Violeta de outono
O jornalista Daniel Souza Luz escreve crônica onde relembra dos jogos de truco durante a adolescência
Corríamos de volta para casa. Depois da aula havia pressa de viver. Normalmente andávamos rápido – às vezes devagar, falando alto grandes bobagens que irritavam quem passava por perto, despertando-os da indiferença maquinal – para chegarmos logo e almoçarmos.
Hoje sou eu quem fica irritado com adolescentes gralhando. Bem feito pra mim. Após o almoço quase ninguém tomava banho. Nem suávamos muito. Já estava ficando frio e a mata que margeava a avenida Champagnat, pela qual voltávamos, bafejava seu hálito gélido sobre nós. O que fazer? Truco valendo grana.
Na rua. Aposta com dinheiro é crime, meu pai já havia ensinado; aliás, também nos ensinou que por lei quem paga, curiosamente, não podia pedir o dinheiro de volta depois. E se a polícia ou o comissariado de menores passasse na rua? Corre. Corremos o risco. Nem precisamos correr, não teve nem sinal da Cida Caselli ou qualquer outro comissário de menores. Ninguém sabia jogar pôquer.
Então foi truco mesmo. O dinheiro apostado: notas amassadas de Carlos Drummond de Andrade, Cecília Meireles e principalmente Machado de Assis, o qual não valia quase nada nas nossas carteiras e mentes. As cédulas tinham carimbo de cruzado novo. As outras eram valiosas demais para nós, pirralhos que éramos. Apostávamos ninharia, apenas pelo prazer de fazer algo proibido, mas que não tinha nada de mais.

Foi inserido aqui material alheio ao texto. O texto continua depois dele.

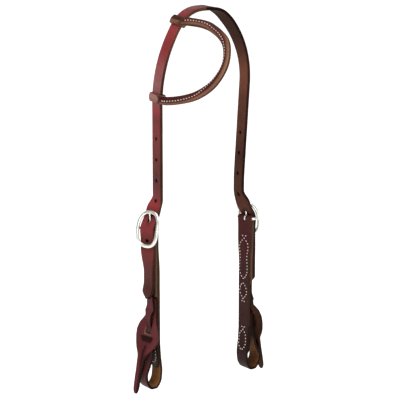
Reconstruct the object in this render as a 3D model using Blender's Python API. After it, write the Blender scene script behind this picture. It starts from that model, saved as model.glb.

Pelo fato de me lembrar dessas notas da época de hiperinflação, deve ter sido em 1989. Ou seria 1988? Enfim, a literatura já era desvalorizada… Recordo-me que também jogamos em casa. Por comodidade, não por medo de dar rolo. Sequer estava valendo dinheiro. Só tinha graça correr este risco na rua. Acho que estavam presentes eu, meu irmão Eurico e nossos amigos Fred Pinheiro, Paulo Augusto Rodrigues, Márcio de Melo e meu xará Daniel Capitanini Zingoni.
Tem uma regra importante. Sei lá se universal, talvez só exista no truco mineiro, que é diferente do paulista, por exemplo: não pode gritar truco nem dar seizada se uma dupla faz 14 pontos (no truco mineiro, são 15 pontos para ganhar; no paulista, 12) e começa a “namorar”, ou seja, quando podem ver as cartas um do outro para saber se vale a pena ou não jogar naquela rodada. Gritou, perdeu.
Retrucou com o seis, roda junto. Ou não, sei lá. Essas regras são meio mutantes. Tinha uma dupla de fora esperando para entrar. Não lembro quem estava de dupla comigo, mas o Daniel era da outra dupla, que estava ganhando com folga e chegou nos 14 pontos. Então acontece o inacreditável. Meu xará soltou um truco com gosto; grita e sobe na cadeira, triunfante. Ficamos atônitos. Ele não. Até repete.
– Truco!
– Você não pode trucar! Tá com quatorze!
– Esqueci! – murchou.
Gargalhamos a ponto de faltar ar, menos meu xará, que, derrotado, abre a porta e vai embora chorando. Saca-nagem, não é o que queríamos. Foi espontâneo. Ninguém quis jogar mais, embora tivesse outra dupla. Depois dessa, pra quê?